Brandon deWilde had previously worked with Walter Brennan in 1956's Good-bye, My Lady and with Brian Keith in the 3-part The Tenderfoot for Walt Disney's Wonderful World of Color in 1964.
Cam Calloway, a fur trapper of Irish extraction raised by the Micmac Indians, lives on timber land near the backwoods town of Swiftwater, Vermont in the 1920s with his wife Liddy, his 16-year-old son Bucky, his hound Sounder, a black bear cub called Keg, and a pet crow, Scissorbill.
Regarded as an eccentric by residents of the town for his lifestyle as a woodsman, Cam's lifelong dream is to establish a sanctuary for the great flocks of wild geese that fly over Swiftwater during their migrations.

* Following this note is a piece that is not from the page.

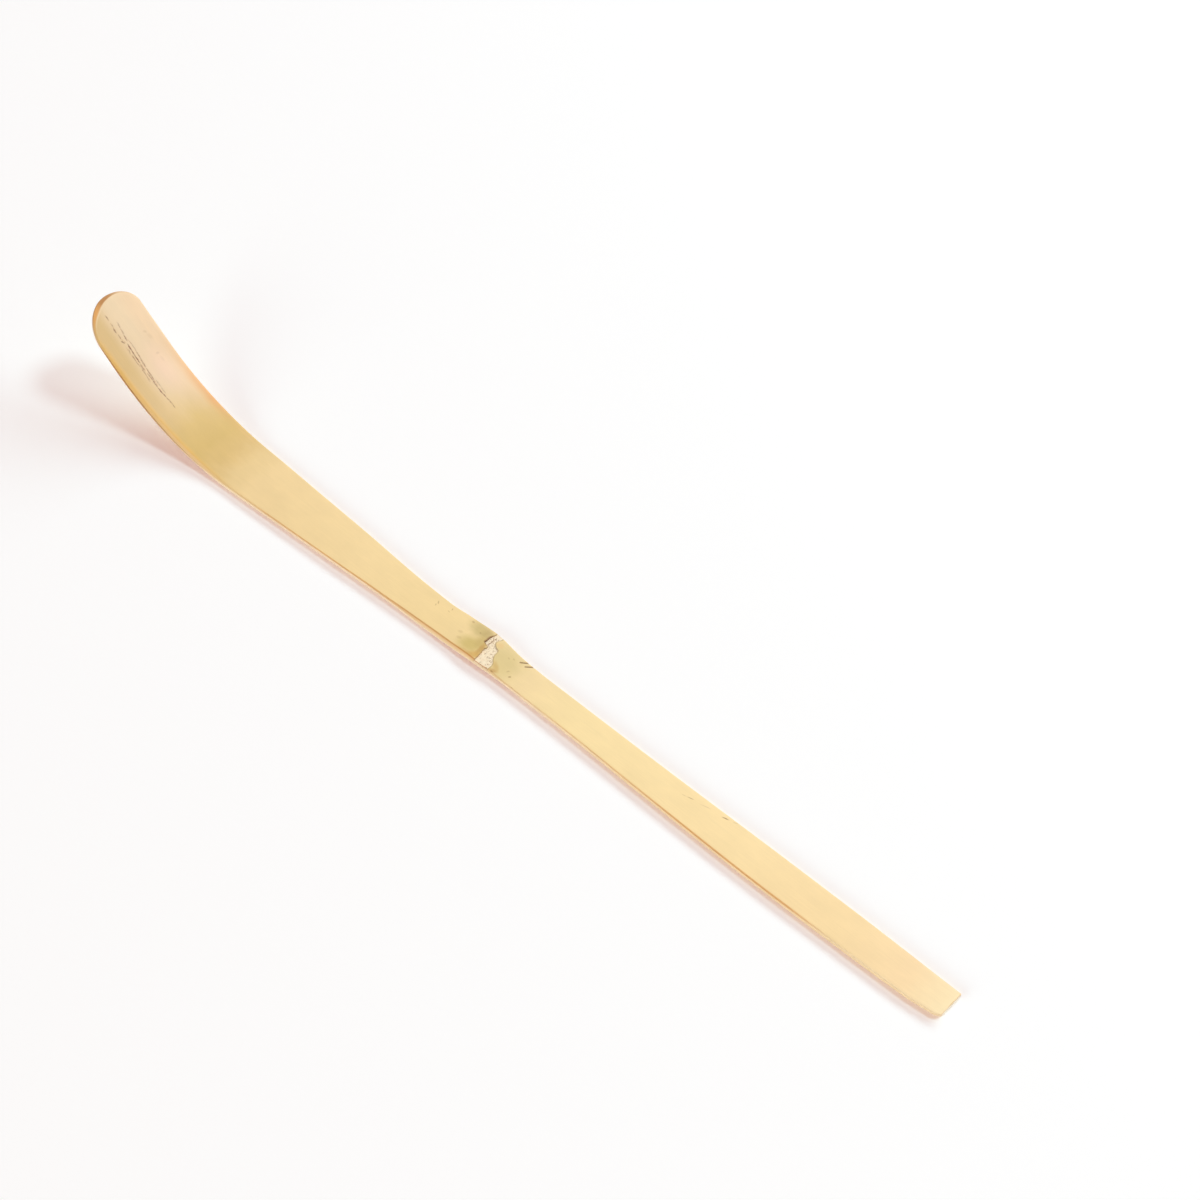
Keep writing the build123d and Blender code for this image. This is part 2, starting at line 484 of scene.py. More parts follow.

Cam has his sights on making $1100 to buy 30 acres of marshland surrounding Swiftwater Lake, where he will plant a patch of corn to lure the geese into his proposed sanctuary.
The final mortgage payment on Cam's own property is also coming due, so with winter approaching he and Bucky seek a virgin area to set out two traplines, hoping for a lucrative season in fox and ermine that will finance Liddy's dreams for a nice home as well as his own.
They scout the rough Jackpine Valley, an area never trapped before because it is unknown to the local whites and feared as a place of bad spirits by the Micmacs.